When someone puts a knife in their pocket and walks out of their front door, they have made a choice and there must be consequences to it. Today the maximum sentence for possession of a knife is four years. For second knife offences, adults are supposed to face a mandatory six months’ jail sentence, but that in reality looks completely different. In 2023, only 28% of people caught with a knife went to prison, down from 33% in 2018. Dangerous men are walking away with little more than a slap on their wrist or a community sentence. The rate of offenders who receive just a caution has dropped a lot over the past 30 years, and we know that the average custodial sentence has crept up to just over seven months for possession of a knife, and almost 15 months for threatening offences. That might sound like progress, but those sentences are far too short. Community sentences are still being handed out to most youth offenders, and it is no wonder that young lads are becoming more brazen, carrying knives in broad daylight, and making TikTok videos with their machetes. They do that because they know that our justice system is a soft touch.

There are lots of reasons why a boy might decide to pick up a knife. Some believe it is for protection, but we should never have got to a point in our society where someone feels the need to carry a knife to be protected.
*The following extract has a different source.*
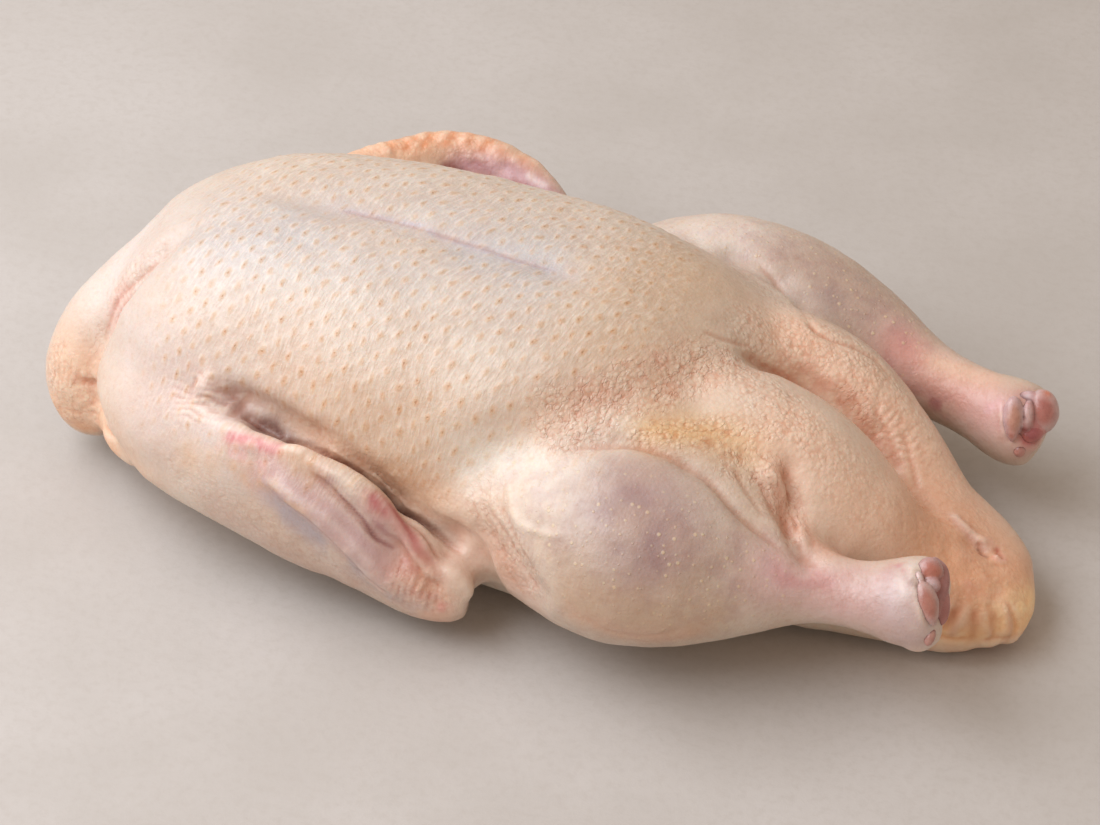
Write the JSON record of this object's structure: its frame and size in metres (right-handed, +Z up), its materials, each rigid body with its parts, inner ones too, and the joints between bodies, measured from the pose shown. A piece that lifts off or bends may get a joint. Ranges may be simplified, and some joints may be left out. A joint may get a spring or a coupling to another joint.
{
  "type": "whole duck",
  "caption": "Whole raw oven-ready duck on its back, breast up, with trimmed wings and legs, a neck flap and a tail, lying flat for a table or tray.",
  "frame": {"origin": "bottom centre of the bird's box, on the surface it lies on", "axes": "+X from the neck flap to the tail, +Y to the side of the spread wing, +Z up from its back to its breast"},
  "size_m": [0.36, 0.2244, 0.1114],
  "materials": {
    "skin": "moist pale raw poultry skin with feather follicles, cream on the breast, mauve over the legs, pink on the wings and shanks"
  },
  "bodies": {
    "root": {"duck": "skin"}
  },
  "joints": []
}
That said, I must highlight that adult men are the primary offenders, and they are responsible for over 80% of all knife crime offences. These are not just isolated incidents among youngsters, and that is no wonder when grown men are getting off too. Just a couple of weeks ago we all saw a man avoid prison despite attacking someone with a knife. The person was burning a Quran, and in this instance the court basically said, “It’s okay to take justice into your own hands. If you attack and threaten someone with a knife for causing you offence, he will be the one who is convicted, and you won’t have to go to prison.” At the same time, people are getting locked up for Facebook posts or offensive tweets. It is madness. Communities across the country are fed up with our weak and flimsy justice system. They have had enough; they want action, not words.

Over the summer I submitted several written questions to the Home Office about illegal migrants crossing the English channel in small boats, and I asked how many of them have been found carrying drugs and weapons on their arrival in the UK. I got a response from the then Minister, the hon. Member for Wallasey (Dame Angela Eagle). She told me that the migrants were searched upon arrival and that:

“Some small weapons—for example, knives—have occasionally been seized as a result of those searches over the past seven years,”.

“Some small weapons”—what kind of pathetic, weak answer is that? People in this country want to know how many people, and how many knives have been found. How many of those men are still here, and how many are still being put up in taxpayer-funded hotels? The Minister owes it to our concerned constituents to tell us what is happening to men who arrive on our shores carrying knives.

We have enough of a home-grown knife problem already; we do not want to import more. While I am on this point, I want the Minister to tell us how many illegal immigrants have committed knife offences in our country over the past few years. Individuals might have had a knife taken off them when they got to this country, but it is not that difficult to get another knife. That information should be made publicly available.

I know I speak for a lot of people when I say that I am sick of politicians speaking at vigils, lighting candles and sharing their sympathies with the families and loved ones of another person murdered on our streets, only to come back to this place and avoid taking decisive action. We need police officers who take violent criminals off our streets, courts that administer real justice for victims and a Government not afraid to adopt a zero-tolerance approach to knife crime. How else are our constituents going to feel safe?

Our message needs to be plain and simple: “If you pick up a knife, you will feel the full force of the law and go to prison.” I have one ask on behalf of the law-abiding British public: anyone caught carrying a dangerous weapon should receive an automatic custodial sentence. I am not talking about Swiss army knives, penknives, small knives or tools used for fishing or arts and crafts, nor about men coming back from a shift at the local factory, plumbers, electricians or carpenters. I am talking about the type of knife carried by people who have no reason to carry such weapons in a public place.